The other boys of summer
Beach Boys are still at the top of their game
By Marcia Fulmer
Thursday, May 19, 2005
The Truth - South Bend, IN




SOUTH BEND -- If it's summer, it must be time for The Beach Boys.

According to their "fact file," the group "has not taken summer off in 40 years." Last year, the band was on the grandstand stage in July at the Elkhart County 4-H Fair in Goshen. This year, the concert will be at 6:30 p.m. Sunday in St. Patrick's County Park.

Wherever they take the stage, Mike Love & Co. turn back the clock with one stroke of the guitar.

"All ages enjoy our music," said Love, including audiences around the world. "They like the feeling and the sound and that we're from America. And there are no Top 40 stations in Iraq."

"We have a great band," said the lead singer with understandable pride.

It's a band that, despite internal strife and personnel changes over the years, has managed to stay at the top of its game and give the listening public exactly what it wants.

It's all to do with sound.

"We're distinguished by our harmonies," said Love. "It's not difficult to keep the sound. If you have a good lead singer (Love) and a good lead guitar (Scott Totten), you can replicate the songs."

"Just close your eyes for 'California Girl.'" he suggested. "It sounds just like the '60s."

And that's just what the listening fans want to hear.

"People always think things were better a generation ago," said Love.

It's a sound that has kept the Beach Boys music alive and in the air for more than four decades. In fact, the biggest hit of their career, "Kokomo," came 27 years after their first song, "Surfin.'" Both were co-written by Love as was "Good Vibrations," the song voted "Number One Song of the Century" by Rolling Stone.

Among their litany of musical honors, the Beach Boys were inducted into the Rock and Roll Hall of Fame in '88 and received the Lifetime Achievement Award during the 2001 Grammys.

The original group was mostly a family affair with Love joining his cousins Brian, Carl and Dennis Wilson and Brian's college roommate, Al Jardine, to form a California band that made history singing about the state's favorite sport.

In 1965, Bruce Johnston joined the band, replacing Glenn Campbell, who filled in for Brian when illness made him "unsuitable for touring." The first five expanded to eight, including John Cowsill, whose family had its own share of '60s hits.
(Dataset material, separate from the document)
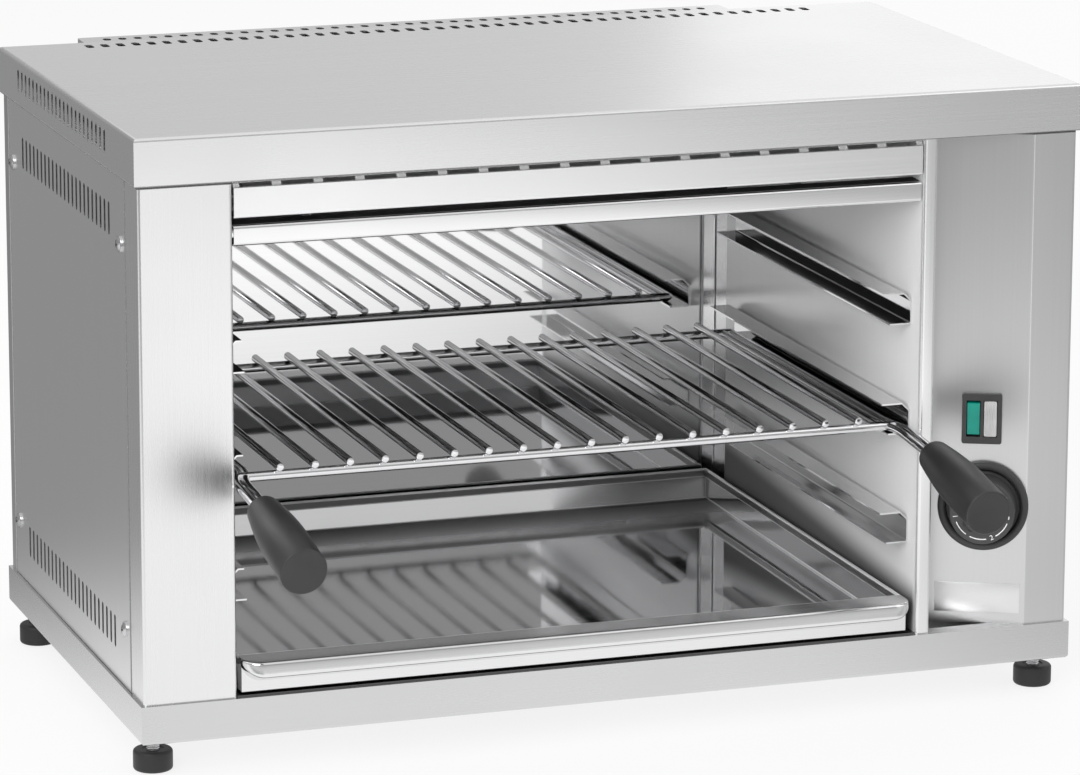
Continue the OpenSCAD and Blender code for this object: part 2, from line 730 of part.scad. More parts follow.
module rack_frame() color("silver") in_case() translate([cavity_mid, 0, 0]) {
    for (end = [[rack_y, front_bar], [rack_y + rack_d, outer_wire]])
        translate([-end[1], end[0], rack_z]) rotate([0, 90, 0])
            cylinder(r = bar_r, h = 2 * end[1]);
    for (s = [-1, 1]) {
        side_wire(s * outer_wire, s * (grip_half + wire_pitch / 2));
        side_wire(s * inner_wire, s * (grip_half - wire_pitch / 2));
    }
}

// Rods laid across the front and back bars
module rack_rods() color("gainsboro") in_case() translate([cavity_mid, 0, 0])
    for (i = [0 : rod_count - 1])
        translate([(i - (rod_count - 1) / 2) * rod_pitch, rack_y - rod_over, rod_z])
            rotate([-90, 0, 0]) cylinder(d = rod_d, h = rack_d + 2 * rod_over);

// Half section of a grip: rounded shoulder, swelling flank, crisp outer end
function grip_flank(t) = grip_neck_d / 2 + (grip_d - grip_neck_d) / 2 * sin(90 * t);

grip_shoulder = 4;
grip_swell = 0.6;         // share of the length over which the grip swells
grip_profile = concat(
    [[0, 0]],
    [for (a = [0 : 15 : 90]) [grip_neck_d / 2 - grip_shoulder + grip_shoulder * sin(a),
        grip_shoulder - grip_shoulder * cos(a)]],
    [for (t = [0.125 : 0.125 : 1])
        [grip_flank(t), grip_shoulder + t * (grip_len * grip_swell - grip_shoulder)]],
    [[grip_d / 2, grip_len - 1.2], [grip_d / 2 - 0.35, grip_len - 0.35],
     [grip_d / 2 - 1.2, grip_len], [0, grip_len]]);

// Grip with a slot for the two wires, s = -1 left and 1 right
module grip(s) translate([cavity_mid + s * grip_half, -grip_y, neck_z])
    rotate([90 + grip_slope, 0, 0]) difference() {
        rotate_extrude() polygon(grip_profile);
        for (x = [-1, 1]) translate([x * wire_pitch / 2, 0, -cut])
            cylinder(r = wire_r + shaft_clear, h = wire_depth + cut);
    }

module left_grip() color([0.16, 0.16, 0.17]) in_case() grip(-1);
module right_grip() color([0.16, 0.16, 0.17]) in_case() grip(1);

// ---- Drip tray ------------------------------------------------------------------------

// Front of the tray: floor, front wall, top of the lip, nose, underside, apron
module tray_front() along_x(tray_x0, tray_x1 - tray_x0) {
    sheet([[tray_y + 20, tray_z], [tray_y, tray_z], [tray_y, lip_z], [nose_y, lip_z],
        [nose_y - 1.5, lip_z - 5], [apron_y, lip_z - lip_h], [apron_y, tray_z + 0.3]],
        [0, bend_r, 0.9, 1.6, 2.4, 1.2, 0], -tray_t);
    translate([apron_y - tray_t, lip_z - lip_h - 1]) square([tray_t, lip_h + 1 + tray_t / 2]);
}

// What a square corner at the origin loses when it is rounded
module corner_waste(r) difference() {
    translate([-cut, -cut]) square(r + cut);
    translate([r, r]) circle(r = r);
}

// What is cut from the ends of the lip, in front of the apron: the lower corners seen from
// the front and the front corners seen from above
module lip_corner_cut() for (s = [0, 1]) translate([s ? tray_x1 : tray_x0, 0, 0])
    mirror([s, 0, 0]) {
        translate([0, 0, lip_z - lip_corner_r - 0.6])
            along_y(nose_y - 4, apron_y - tray_t - nose_y + 4) corner_waste(lip_corner_r);
        translate([0, nose_y]) along_z(lip_z - lip_h - cut, lip_h + 2 * cut)
            corner_waste(min(lip_corner_r, apron_y - tray_t - nose_y));
    }

module drip_tray() color("gray") in_case() {
    w = tray_x1 - tray_x0;
    d = tray_y1 - tray_y;
    hem = 3 * tray_t;
    difference() {
        tray_front();
        lip_corner_cut();
    }
    translate([tray_x0, tray_y + 10, tray_z]) cube([w, d - 10, tray_t]);
    difference() {
        translate([tray_x0, tray_y, tray_z]) cube([w, d, tray_h]);
        translate([tray_x0 + tray_t, tray_y + tray_t / 2, tray_z - cut])
            cube([w - 2 * tray_t, d - 1.5 * tray_t, tray_h + 2 * cut]);
        translate([tray_x0 - cut, tray_y - cut, tray_z - cut])
            cube([w + 2 * cut, cut + tray_t / 2, tray_h + 2 * cut]);
    }
    for (x = [tray_x0, tray_x1 - hem]) translate([x, tray_y + tray_t / 2, tray_top - hem_h])
        cube([hem, d - tray_t / 2, hem_h]);
    translate([tray_x0, tray_y1 - hem, tray_top - hem_h]) cube([w, hem, hem_h]);
}

// ---- Controls ---------------------------------------------------------------------------

rocker_w = (switch_w - 2 * switch_rim - window_gap) / 2;
rocker_h = switch_h - 2 * switch_end;
rocker_x = (rocker_w + window_gap) / 2;
switch_depth = 24;
switch_proud = 2.2;
rocker_tilt = 6;
rocker_clear = 0.3;

// Frame that clips into the panel, with two windows and a closed body behind
module switch_frame() color([0.2, 0.2, 0.2]) in_case() on_panel(switch_x, switch_z)
    difference() {
        union() {
            along_z(0, switch_proud) round_rect(switch_w, switch_h, 1.5);
            translate([0, 0, -switch_depth]) along_z(0, switch_depth)
                square([switch_w - 4.4, switch_h - 4.4], center = true);
        }
        for (s = [-1, 1]) translate([s * rocker_x, 0, -9])
            along_z(0, 9 + switch_proud + cut) square([rocker_w + 2 * rocker_clear,
                rocker_h + 2 * rocker_clear], center = true);
    }

module round_rect(w, h, r) {
    square([w - 2 * r, h], center = true);
    square([w, h - 2 * r], center = true);
    for (x = [-1, 1], y = [-1, 1]) translate([x * (w / 2 - r), y * (h / 2 - r)]) circle(r = r);
}

// Rocker seen from the side: a shallow V on a round back
module rocker_section() {
    half = rocker_h / 2 - 0.9;
    polygon([[-half, switch_proud - 0.4], [-half, -2.4], [-half * 0.4, -6.5],
        [half * 0.4, -6.5], [half, -2.4], [half, switch_proud - 0.4], [0, switch_proud - 1.3]]);
}

module power_rocker() color([0.05, 0.6, 0.45]) in_case() on_panel(switch_x, switch_z)
    translate([-rocker_x, 0, 0]) rotate([rocker_tilt, 0, 0]) rotate([90, 0, 90])
        translate([0, 0, -rocker_w / 2]) linear_extrude(rocker_w) rocker_section();

module pilot_lens() color([0.8, 0.82, 0.82]) in_case() on_panel(switch_x, switch_z)
    translate([rocker_x, 0, -8.9]) along_z(0, 8.9 + switch_proud - 0.3)
        round_rect(rocker_w, rocker_h, 1);

dial_proud = 5;
knob_r = dial_d / 2 - dial_ring_w - 0.8;
knob_lift = 0.8;

// Fixed ring with a rounded crown and a thin floor that lies on the panel
module dial_ring() color([0.22, 0.22, 0.22]) in_case() on_panel(dial_x, dial_z)
    rotate_extrude($fn = 96) {
        translate([shaft_d / 2 + 2, 0]) square([dial_d / 2 - shaft_d / 2 - 2, 0.5]);
        translate([dial_d / 2 - dial_ring_w, 0]) square([dial_ring_w, dial_proud - 2]);
        translate([dial_d / 2 - dial_ring_w + 2, dial_proud - 2]) square([dial_ring_w - 4, 2]);
        for (x = [dial_d / 2 - dial_ring_w + 2, dial_d / 2 - 2])
            translate([x, dial_proud - 2]) circle(r = 2, $fn = 24);
    }

// Knob: a tall turned body with a flat face and a bar across it
module knob() color([0.25, 0.25, 0.26]) in_case() on_panel(dial_x, dial_z) difference() {
    face_r = knob_face_d / 2;
    union() {
        rotate_extrude($fn = 96) polygon([[0, knob_lift], [knob_r, knob_lift], [knob_r, 2.4],
            [knob_r - 0.8, 3.2], [face_r + 0.7, 3.8], [face_r, knob_h - 1],
            [face_r - 0.3, knob_h - 0.3], [face_r - 1, knob_h], [0, knob_h]]);
        translate([0, 0, knob_h - 0.01]) rotate(45)
            linear_extrude(knob_bar_h, scale = 0.86) slot(knob_bar_w, knob_bar_len);
    }
    cylinder(d = shaft_d, h = knob_lift + 10);
}

regulator_gap = 1;

module regulator_shaft() color("silver") in_case() on_panel(dial_x, dial_z)
    translate([0, 0, -sheet_t - 12]) cylinder(d = shaft_d, h = sheet_t + 12 + knob_lift + 10);

// Energy regulator: square body and a threaded neck that bears the shaft
module regulator_body() color("beige") in_case() on_panel(dial_x, dial_z) difference() {
    union() {
        translate([0, 0, -sheet_t - regulator_gap - regulator_h])
            along_z(0, regulator_h) round_rect(regulator_w, regulator_w, 3);
        translate([0, 0, -sheet_t - regulator_gap - 0.01])
            cylinder(d = regulator_w * 2 / 3, h = regulator_gap);
        translate([0, 0, -sheet_t - regulator_gap - 0.01])
            cylinder(d = shaft_d + 4, h = sheet_t + regulator_gap);
    }
    translate([0, 0, -sheet_t - 13]) cylinder(r = shaft_d / 2 + shaft_clear, h = 14 + 2 * cut);
}

// Five-pole terminal block on the floor of the base
module terminal_block() color("ivory") in_case()
    translate([gland_x - 30, back_y - 70, sheet_t]) difference() {
        union() {
            cube([60, 24, 12]);
            for (i = [0 : 4]) translate([3 + i * 11.2, 4, 0]) cube([9.2, 16, 17]);
        }
        for (i = [0 : 4], y = [8, 16]) translate([7.6 + i * 11.2, y, 9])
            cylinder(d = 4, h = 10, $fn = 24);
    }

gland_len = box_d + skin_inset - 0.5;

// Gland body outside the back panel: collar and domed cap with the cable's bore
module cable_gland() color([0.15, 0.15, 0.15]) in_case()
    translate([gland_x, back_y, gland_z]) rotate([-90, 0, 0]) difference() {
        union() {
            translate([0, 0, -12]) cylinder(r = gland_thread_r, h = 13);
            cylinder(r = 14, h = 6, $fn = 6);
            rotate_extrude() polygon([[0, 5], [12.5, 5], [12.5, gland_len - 5],
                [11, gland_len - 2], [8.5, gland_len], [0, gland_len]]);
        }
        translate([0, 0, -12 - cut]) cylinder(r = 5, h = 12 + gland_len + 2 * cut);
    }

module gland_nut() color([0.15, 0.15, 0.15]) in_case()
    translate([gland_x, back_y - sheet_t, gland_z]) rotate([90, 0, 0]) difference() {
        cylinder(r = 15, h = 5, $fn = 6);
        translate([0, 0, -cut]) cylinder(r = gland_thread_r, h = 5 + 2 * cut);
    }

// ---- Feet ---------------------------------------------------------------------------------

stud_top = 14;
nut_h = 6;

// Threaded nuts fixed on the floor of the base
module foot_nuts() color("darkgray") in_case() at_feet() translate([0, 0, sheet_t])
    difference() {
        cylinder(d = stud_d + 6, h = nut_h, $fn = 6);
        translate([0, 0, -cut]) cylinder(d = stud_d + 2 * shaft_clear, h = nut_h + 2 * cut);
    }

module at_foot(sx, sy) translate([sx * (case_w / 2 - foot_inset_x),
    sy > 0 ? case_d - foot_inset_y : foot_inset_y, -foot_h]) children();

// Rubber foot with rounded edges, moulded round the stud
module foot(sx, sy) color([0.12, 0.12, 0.12]) in_case() at_foot(sx, sy) difference() {
    rotate_extrude() {
        square([foot_d / 2 - 2, rubber_h]);
        translate([0, 2]) square([foot_d / 2, rubber_h - 4]);
        for (z = [2, rubber_h - 2]) translate([foot_d / 2 - 2, z]) circle(r = 2, $fn = 24);
    }
    translate([0, 0, 4]) cylinder(d = stud_d, h = rubber_h);
}

module stud(sx, sy) color("silver") in_case() at_foot(sx, sy)
    translate([0, 0, 4]) cylinder(d = stud_d, h = foot_h - 4 + stud_top);

module foot_front_left() foot(-1, -1);
module foot_front_right() foot(1, -1);
module foot_back_left() foot(-1, 1);
module foot_back_right() foot(1, 1);
module stud_front_left() stud(-1, -1);
module stud_front_right() stud(1, -1);
module stud_back_left() stud(-1, 1);
module stud_back_right() stud(1, 1);

lid();
base_pan();
left_column();
right_post();
control_panel();
back_panel();
left_side_panel();
right_side_panel();
left_side_screws();
right_side_screws();
rear_vent_box();
rear_box_screws();
cavity_floor();
reflector();
upper_front_rail();
lower_front_rail();
runner_left_low();
runner_left_mid();
runner_left_top();
runner_right_low();
runner_right_mid();
runner_right_top();
heating_elements();
element_hangers();
element_bushings();
rack_frame();
rack_rods();
left_grip();
right_grip();
drip_tray();
switch_frame();
power_rocker();
pilot_lens();
dial_ring();
knob();
regulator_shaft();
regulator_body();
terminal_block();
cable_gland();
gland_nut();
foot_nuts();
foot_front_left();
foot_front_right();
foot_back_left();
foot_back_right();
stud_front_left();
stud_front_right();
stud_back_left();
stud_back_right();
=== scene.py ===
import json
import math

import bpy
from mathutils import Matrix, Vector

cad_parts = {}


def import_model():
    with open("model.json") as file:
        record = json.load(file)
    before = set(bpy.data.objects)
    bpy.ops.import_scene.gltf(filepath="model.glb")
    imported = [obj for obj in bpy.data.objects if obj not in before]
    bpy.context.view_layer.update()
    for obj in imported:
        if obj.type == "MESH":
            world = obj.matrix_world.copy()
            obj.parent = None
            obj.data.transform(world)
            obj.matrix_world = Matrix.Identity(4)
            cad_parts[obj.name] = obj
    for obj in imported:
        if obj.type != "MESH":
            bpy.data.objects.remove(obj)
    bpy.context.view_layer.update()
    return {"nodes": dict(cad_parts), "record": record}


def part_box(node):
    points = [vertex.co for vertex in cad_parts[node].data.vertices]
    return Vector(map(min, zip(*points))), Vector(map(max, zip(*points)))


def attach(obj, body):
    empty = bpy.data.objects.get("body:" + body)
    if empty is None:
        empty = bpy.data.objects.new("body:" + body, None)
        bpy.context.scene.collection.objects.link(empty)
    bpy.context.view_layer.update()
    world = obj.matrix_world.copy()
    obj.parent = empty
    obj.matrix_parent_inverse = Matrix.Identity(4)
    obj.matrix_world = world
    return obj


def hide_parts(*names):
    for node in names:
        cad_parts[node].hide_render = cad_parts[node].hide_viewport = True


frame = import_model()
nodes = frame["nodes"]
record = frame["record"]
BODY = {node: body for body, members in record["behaviour"]["bodies"].items()
        for node in members}

MM = 0.001

# Places that more than one piece is set by, in metres
CASE_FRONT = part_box("lid")[0].y
BASE_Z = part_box("base_pan")[0].z
CAVITY_X0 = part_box("cavity_floor")[0].x
CAVITY_X1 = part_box("cavity_floor")[1].x

# Drip tray in mm: front of its pan, height, sheet and hem
TRAY_Y, TRAY_H, TRAY_T, TRAY_HEM = 12.5, 21.0, 0.8, 5.0

# Control panel: its slant, and where it bends into the right column (X, Y in mm)
PANEL_SLANT = math.radians(25.5)
PANEL_BEND = (270.0, 2.0)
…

Love is the only original, with Johnston a close second. Between the two, they have penned hit songs too numerous to list.

And as audiences never get tire of hearing them, they never get tired of singing them.

"I'm the old man of the group," Love said with a laugh, noting that his routine includes twice daily meditation. He has seven children, including Christian, 30, who is, according to his dad, "very talented singing harmonies and playing guitar." The youngest are 16 and 9 and, Love said, he frequently plays "Mr. Mom."

Between times at home, the band plays 150-plus dates a year, sometimes doing two shows a day.

So, when will the Beach Boys decide to rest on their musical laurels?

Not going to happen, according to Love, who noted that they are now in the studio working on songs for another CD and "We have 14 tracks already."

"The guys all get along," he said. "It runs like clockwork today and we're all having a good time."

Sounds like more than enough "Good Vibrations."